Date

4-2014

Department

English and Modern Languages

Degree

Master of Arts (MA)

Chair

Emily Heady

Keywords

cult of domesticity, J. M. Barrie, liminal spaces, obsession with childhood, Peter Pan, separate spheres

Disciplines

Cultural History | English Language and Literature | European History | History of Gender | Literature in English, British Isles

Abstract

This work examines JM Barrie's Peter Pan in light of its cultural context. It works to show how the Victorian ideology of the separate spheres narrowed the scope of roles for men and women within the home, which ultimately led to an obsession with childhood that manifested itself strongly in the works of the children of the Victorians, the Edwardians. A study of the Victorian society in which Barrie grew up and first imagined Peter Pan, accompanied by a close reading of the text, reveals Barrie using the various characters' interactions with the title character as cultural artifacts that illuminate and critique rigidly prescribed Victorian gender roles.
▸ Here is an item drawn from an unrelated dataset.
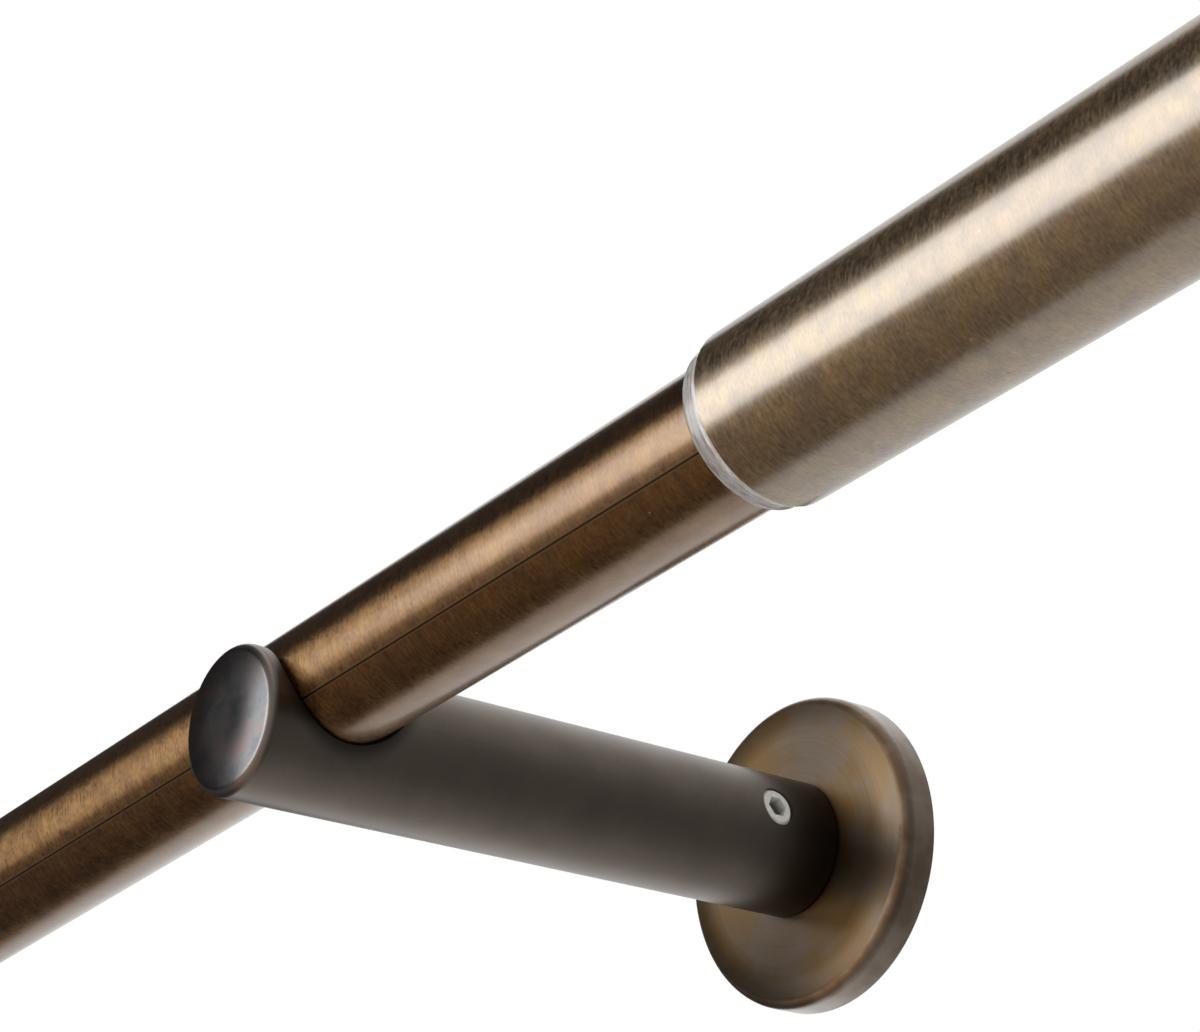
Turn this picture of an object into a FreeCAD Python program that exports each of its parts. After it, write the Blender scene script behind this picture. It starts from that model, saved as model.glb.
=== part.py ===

This study also shows how the ideologies of the time resulted in the obsession with childhood which allowed men to remain boyish but mournful when girls became mothers. Barrie's work provides a journey through which the reader may follow the various characters, and Wendy especially, as they question and accept the prevailing roles of the time, moving through the process of mourning childhood in order to step into adulthood without the lingering vestiges of a lost childhood.